Du côté de la Fédération des commissions scolaires, on explique que la politique d’évaluation est proposée par un comité d’enseignants et approuvée par la direction de l’école. «Il faut donc conclure que, lorsqu’il y a des seuils minimums, ils sont connus et approuvés par l’équipe-école et la direction», affirme Caroline Lemieux, porte-parole de la fédération.

La vice-présidente de la Fédération autonome de l’enseignement, Nathalie Morel, soutient plutôt que les profs se font imposer des façons de faire par les commissions scolaires. «C’est un autre exemple de maquillage de notes pour nous faire croire que tout va bien», lance-t-elle.

«Nous, les enseignants, ne sommes pas d'accord avec ce raisonnement»

«Il y a présentement une philosophie prônée par la commission scolaire et les directions, qu'un élève ne devrait jamais avoir moins de 40 % dans son bulletin, même si ses connaissances ne valent que 20 ou 25 %, question d'estime de soi. Nous, les enseignants, ne sommes pas d'accord avec ce raisonnement. Comment montrer à l'élève qu'il progresse si nous ne partons pas de ce qu'il sait?»
– Une enseignante de cinquième année

La double personnalité du bulletin

Si le zéro a disparu de plusieurs bulletins pour être remplacé par des seuils minimums de réussite, c’est à cause de la double personnalité du bulletin.

C’est du moins ce qu’affirme André-Marc Goulet, directeur adjoint à la Commission scolaire de la Capitale. «C’est le résultat du choc de deux visions de l’évaluation, qu’on essaie de mélanger parce qu’on n’a pas le choix», résume-t-il.

Avec l’arrivée de la réforme, au début des années 2000, l’approche par compétences a été mise en avant. Les élèves étaient évalués au moyen d'une cote (en lettres ou en chiffres de 1 à 5). Le bulletin chiffré a par la suite fait un grand retour, en 2007.

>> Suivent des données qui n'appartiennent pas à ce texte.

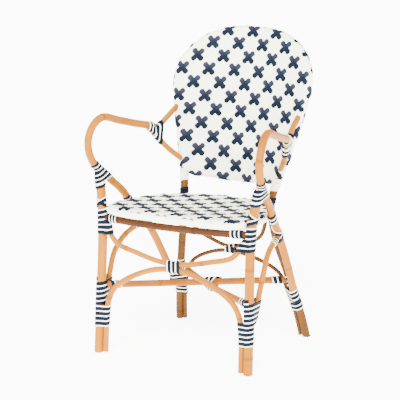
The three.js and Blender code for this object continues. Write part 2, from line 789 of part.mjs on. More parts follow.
function strap(name, pole, height, away, width, material) {
  const radius = pole.radius + bindingSpacing;
  const widen = 1 / Math.cos(strapArc / strapSteps / 2);
  const guide = alongHeight(pole);
  const rings = [];
  for (let i = 0; i <= strapSteps; i++) {
    const angle = strapArc * (i / strapSteps - 0.5);
    rings.push(strapCorners.map(([along, extra]) => {
      const { origin, normal } = guide(height + along * width);
      const across = squareTo(normal, away);
      const aside = new THREE.Vector3().crossVectors(normal, across);
      const reach = (radius + extra) * widen;
      origin.addScaledVector(across, reach * Math.cos(angle));
      return origin.addScaledVector(aside, reach * Math.sin(angle));
    }));
  }
  add(name, skin(rings, false), material);
}

// Visible bindings
const bracketApex = place(bracketApexShare);
const bracketAimShare = [0.674, 0.73, 0.655];
const bracketOpens = place(bracketAimShare).sub(bracketApex).normalize();
const bracketHalf = Math.floor(bracket.line.length / 2);
const bracketLimbs = [bracket.line.slice(0, bracketHalf + 1), bracket.line.slice(bracketHalf)];
const legTopShare = 0.538;
const armBendShare = 0.612;
const legTop = atHeight(leg, heightAt(legTopShare));
const armBend = atHeight(arm, heightAt(armBendShare));
const armBindingLength = legTop.distanceTo(armBend);
const armBindingFan = [
  { share: 0, normal: new THREE.Vector3(0.15, -0.05, 1) },
  { share: 0.3, normal: new THREE.Vector3(0.16, -0.33, 0.94) },
  { share: 1, normal: new THREE.Vector3(0.2, -0.6, 0.78) },
].map(({ share, normal }) => {
  const origin = legTop.clone().lerp(armBend, share);
  return { at: share * armBindingLength, origin, normal };
});

// How far into the bracket the rim of the arm's end reaches
const armEnd = arm.line[arm.line.length - 1];
const armEndSlant = tangentAt(arm.line, arm.line.length - 1).angleTo(bracketOpens);
const armEndReach = armEnd.clone().sub(bracketApex).dot(bracketOpens) + armRadius * Math.sin(armEndSlant);

// Where the parts of each strand begin and end: shares of the height or the arm's bend
const frontFootShares = [[0.091, 0.1625], [0.169, 0.1842], [0.1896, 0.2286]];
const upperArchBound = 30.8;
const upperArchOverrun = 4.3;
const railBoundBelow = 12.2;
const railBoundAbove = 9.8;
const rearFootShares = [[0.1018, 0.1311], [0.1376, 0.1744], [0.182, 0.2167]];
const armFrontShares = [[0.0427, 0.2136], [0.299, 0.669], [0.7546, 0.9967]];
const armEndPitch = 6.5;
const armEndOverlap = 3;
const bracketBoundFrom = 10.5;
const bracketPitch = 6.5;
const bracketLoops = 4;
const armTurnsTo = armEndReach - armEndOverlap;
const bracketBoundTo = bracketBoundFrom + bracketLoops * bracketPitch;
const archTieLength = 42;

function turns(shares, length, loops, poles) {
  return { from: shares[0] * length, to: shares[1] * length, loops, poles };
}

function turnsPast(height, below, above, loops, poles) {
  return { from: height - below, to: height + above, loops, poles };
}

function turnsUp(shares, loops, poles) {
  return { from: heightAt(shares[0]), to: heightAt(shares[1]), loops, poles };
}

for (const [side, sign] of sides) {
  const [legHere, armHere, hoopHere] = [leg, arm, hoop].map((pole) => handed(pole, sign));
  const [braceHere, upperHere, lowerHere] = [brace, upperArch, lowerArch].map((pole) => handed(pole, sign));
  const rearLowerHere = handed(rearLowerArch, sign);
  const limbs = bracketLimbs.map((line) => handed({ ...bracket, line }, sign));
  const fanHere = armBindingFan.map(({ at, origin, normal }) => {
    return { at, origin: swap(sign, origin), normal: swap(sign, normal) };
  });
  winding(`front_foot_binding_${side}`, {
    guide: alongHeight(legHere),
    start: swap(sign, new THREE.Vector3(1, -1, 0)),
    parts: [
      turnsUp(frontFootShares[0], 9, [legHere, lowerHere]),
      turnsUp(frontFootShares[1], 2, [legHere, braceHere]),
      turnsUp(frontFootShares[2], 5, [legHere]),
    ],
  }, navyStrand);
  winding(`front_upper_binding_${side}`, {
    guide: alongHeight(legHere),
    start: swap(sign, new THREE.Vector3(1, -1, 0)),
    parts: [
      turnsPast(upperArchTop, upperArchBound, upperArchOverrun, 5, [legHere, upperHere]),
      turnsPast(railHeight, railBoundBelow, railBoundAbove, 3, [legHere]),
    ],
  }, navyStrand);
  winding(`rear_foot_binding_${side}`, {
    guide: alongHeight(hoopHere),
    start: swap(sign, new THREE.Vector3(1, 1, 0)),
    parts: [
      turnsUp(rearFootShares[0], 4, [hoopHere, rearLowerHere]),
      turnsUp(rearFootShares[1], 5, [hoopHere, rearLowerHere, armHere]),
      turnsUp(rearFootShares[2], 5, [hoopHere]),
    ],
  }, navyStrand);
  winding(`arm_front_binding_${side}`, {
    guide: fanned(fanHere),
    start: swap(sign, new THREE.Vector3(0.3, -1, 0)),
    parts: [
      turns(armFrontShares[0], armBindingLength, 2, [legHere]),
      turns(armFrontShares[1], armBindingLength, 4, [legHere, armHere]),
      turns(armFrontShares[2], armBindingLength, 3, [armHere]),
    ],
  }, navyStrand);
  winding(`arm_rear_binding_${side}`, {
    guide: alongLine(swap(sign, bracketApex), swap(sign, bracketOpens)),
    start: upward,
    parts: [
      { from: armTurnsTo - armEndPitch, to: armTurnsTo, loops: 1, poles: [armHere] },
      { from: bracketBoundFrom, to: bracketBoundTo, loops: bracketLoops, poles: limbs },
    ],
  }, navyStrand);
}
winding('arch_tie', {
  guide: alongLine(new THREE.Vector3(0, archMeetY, archMeetHeight), alongX),
  start: backward,
  parts: [turns([-0.5, 0.5], archTieLength, 6, [upperArch, lowerArch])],
}, navyStrand);

// Smaller bindings
const railBindingFrom = 9;
const railBindingTo = 36;
const stretcherBindingLength = 30;
const braceBindingFrom = 11;
const braceBindingTo = 24;
const uprightWrapShares = [0.508, 0.532];
const seatBandWidth = 12;
const tieLength = 10;
const tieRows = 8;
const tieSlack = 0.4;
const rearTieLength = 30;
const strapWidth = 12;

for (const [side, sign] of sides) {
  const [legHere, armHere, hoopHere, braceHere] = [leg, arm, hoop, brace].map((pole) => handed(pole, sign));
  const railBinding = { guide: alongLine(swap(sign, railEnd), swap(sign, inward)), start: upward };
  sleeve(`rail_end_binding_${side}`, railBinding, [rail], railBindingFrom, railBindingTo, whiteWeave);
  const [braceNext, braceEnd] = braceHere.line.slice(-2);
  const braceBinding = { guide: alongLine(braceEnd, braceNext.clone().sub(braceEnd)), start: upward };
  const [braceFrom, braceTo] = [braceBindingFrom, braceBindingTo];
  sleeve(`brace_top_binding_${side}`, braceBinding, [braceHere], braceFrom, braceTo, navyStrand);
  const uprightBinding = { guide: alongHeight(hoopHere), start: backward };
  const [wrapFrom, wrapTo] = uprightWrapShares.map(heightAt);
  sleeve(`upright_wrap_${side}`, uprightBinding, [hoopHere], wrapFrom, wrapTo, whiteWeave);
  const bandFrom = seatRear.z + seatWrapRadius + poleSpacing;
  const bandTo = bandFrom + seatBandWidth;
  sleeve(`rear_corner_band_${side}`, uprightBinding, [hoopHere], bandFrom, bandTo, navyStrand);
  const cornerAway = swap(-sign, cornerDirection).setY(-cornerDirection.y);
  strap(`front_corner_strap_${side}`, legHere, seatCorner.z, cornerAway, strapWidth, navyStrand);
  strap(`seat_side_strap_${side}`, armHere, strapPoint.z, swap(sign, alongX), strapWidth, navyStrand);
}

function stretcherCollar(name, line, from) {
  const binding = { guide: alongLine(line[0], line[1].clone().sub(line[0])), start: upward };
  const pole = { line, radius: stretcherRadius };
  sleeve(name, binding, [pole], from, from + stretcherBindingLength, navyStrand);
}

const rearCollarFrom = 11;
stretcherCollar('stretcher_binding_front_right', straightStretcher.line, endSpacing);
stretcherCollar('stretcher_binding_rear_left', [...straightStretcher.line].reverse(), rearCollarFrom);
stretcherCollar('stretcher_binding_front_left', sprungStretcher.line, endSpacing);
stretcherCollar('stretcher_binding_rear_right', [...sprungStretcher.line].reverse(), rearCollarFrom);

const rearTie = { guide: alongLine(rearMeet, alongX), start: backward };
const rearTied = [rearUpperArch, rearLowerArch];
sleeve('rear_arch_tie', rearTie, rearTied, -rearTieLength / 2, rearTieLength / 2, navyStrand, 2);

const crossing = section(straightStretcher, new THREE.Vector3(), alongX).point;
const crossTie = { guide: alongLine(crossing, alongX), start: backward };
const crossingPoles = [straightStretcher, sprungStretcher].map((pole) => {
  return { ...pole, radius: pole.radius + tieSlack };
});
sleeve('stretcher_tie', crossTie, crossingPoles, -tieLength / 2, tieLength / 2, navyStrand, tieRows);

// Glides under the four feet
for (const [side, sign] of sides) {
  for (const [end, pole] of [['front', leg], ['rear', hoop]]) {
    const foot = atHeight(pole, sawnHeight);
    const glide = new THREE.CylinderGeometry(glideRadius, glideRadius, glideHeight, glideSides);
    glide.rotateX(Math.PI / 2);
    glide.translate(foot.x * sign, foot.y, glideHeight / 2);
    add(`${end}_glide_${side}`, glide, glidePlastic);
  }
}

// The origin lies on the floor under the middle of the chair
const extent = new THREE.Box3().setFromObject(chair);
const middle = extent.getCenter(new THREE.Vector3());
for (const mesh of chair.children) mesh.geometry.translate(-middle.x, -middle.y, -extent.min.z);
console.log(`origin moved back by ${middle.y.toFixed(2)} mm`);

export default chair;
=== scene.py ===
# Rattan bistro armchair of varnished cane poles, with two-coloured bindings and a woven seat and back.
# Sizes are in millimetres, in the maker's own frame; every mesh is made in metres in the model's frame.
import math

import bpy
import numpy as np
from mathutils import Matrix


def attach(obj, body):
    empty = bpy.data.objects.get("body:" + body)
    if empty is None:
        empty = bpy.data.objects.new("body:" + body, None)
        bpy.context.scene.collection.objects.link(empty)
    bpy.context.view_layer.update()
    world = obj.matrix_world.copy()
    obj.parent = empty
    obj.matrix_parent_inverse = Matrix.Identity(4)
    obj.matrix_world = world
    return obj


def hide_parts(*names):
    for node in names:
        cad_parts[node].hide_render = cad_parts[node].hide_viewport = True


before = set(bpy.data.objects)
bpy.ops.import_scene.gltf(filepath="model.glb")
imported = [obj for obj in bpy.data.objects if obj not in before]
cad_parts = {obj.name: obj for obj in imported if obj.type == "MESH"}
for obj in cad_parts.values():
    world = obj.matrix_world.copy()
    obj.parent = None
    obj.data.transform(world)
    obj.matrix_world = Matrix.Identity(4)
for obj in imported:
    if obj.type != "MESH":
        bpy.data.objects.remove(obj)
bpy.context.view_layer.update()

METRE = 0.001
ORIGIN_BACK = 258.05

# Overall places of the pole centrelines
HALF_WIDTH = 284
FRAME_DEPTH = 529
HOOP_HEIGHT = 923
FRAME_SIZE = np.array([HALF_WIDTH, FRAME_DEPTH, HOOP_HEIGHT], float)

# Poles, by radius
LEG_RADIUS = 14
HOOP_RADIUS = 12
ARM_RADIUS = 11.5
BRACKET_RADIUS = 8.5
RAIL_RADIUS = 10.5
SEAT_HOOP_RADIUS = 10.5
UPPER_ARCH_RADIUS = 8
LOWER_ARCH_RADIUS = 8.5
BRACE_RADIUS = 8.5
STRETCHER_RADIUS = 10.2
REAR_ARCH_RADIUS = 6.2
BACK_BAR_RADIUS = 8
FOOT_HEIGHT = 3.3

# Clearances
TOUCH_GAP = 0.3
POLE_SPACING = 0.6
STRAND_REACH = 4.35

# Weave
WEAVE_THICKNESS = 3
SEAT_HEIGHT = 455
SEAT_SLOPE = 0.05
SEAT_SAG = 5
SAG_REACH = 110
SEAT_WRAP = SEAT_HOOP_RADIUS + TOUCH_GAP + WEAVE_THICKNESS
BACK_WRAP = HOOP_RADIUS + TOUCH_GAP + WEAVE_THICKNESS
BAR_WRAP = BACK_BAR_RADIUS + TOUCH_GAP + WEAVE_THICKNESS
STRANDS_PER_STEP = 7

X = np.array([1.0, 0, 0])
Y = np.array([0, 1.0, 0])
Z = np.array([0, 0, 1.0])
INWARD = -X
SIDES = (("left", 1), ("right", -1))


# Points and lines

def unit(vector):
    vector = np.asarray(vector, float)
    return vector / np.linalg.norm(vector, axis=-1, keepdims=True)


def place(shares):
    return np.array(shares, float) * FRAME_SIZE


def beside(point, direction, distance):
    return np.asarray(point, float) + unit(direction) * distance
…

Or, 10 ans plus tard, des enseignants continuent toujours d’évaluer leurs élèves en utilisant une cote, qu'ils convertissent en pourcentage pour le bulletin chiffré. Cette pratique a amené des commissions scolaires à établir des «barèmes de conversion» pour guider leurs enseignants dans ce processus, explique M. Goulet. D’autres enseignants peuvent toutefois évaluer directement leurs élèves en chiffres s’ils le veulent, ajoute-t-il.

Les «barèmes de conversion» ne permettent toutefois pas d’expliquer la présence de notes planchers dans toutes les commissions scolaires.

L’échec à géométrie variable

Dans les écoles où l'on évalue toujours les élèves en utilisant des cotes que par la suite on convertit en chiffres pour le bulletin, les lettres ne correspondent pas toutes aux mêmes pourcentages.

Un E équivaut à 24 % dans une école de Rimouski, mais à 30 % dans une école de Québec et à 45 % dans une école de Boucherville, a constaté Le Journal en consultant des politiques d'évaluation accessibles sur le web. Les barèmes de conversion peuvent varier d'une commission scolaire à l'autre ou même d'une école à l'autre, nous a-t-on expliqué.

À la Commission scolaire Marguerite-Bourgeoys, l’évaluation est décentralisée dans les écoles, alors qu’à la Commission scolaire de la Capitale, toutes les écoles travaillent avec les mêmes barèmes de conversion lorsque vient le temps de traduire des cotes en chiffres. Pour la Fédération autonome de l'enseignement, il s'agit d'une «aberration totale» qui crée des «distorsions» auxquelles il faut mettre fin. «Les règles devraient être les mêmes partout», tranche la vice-présidente, Nathalie Morel.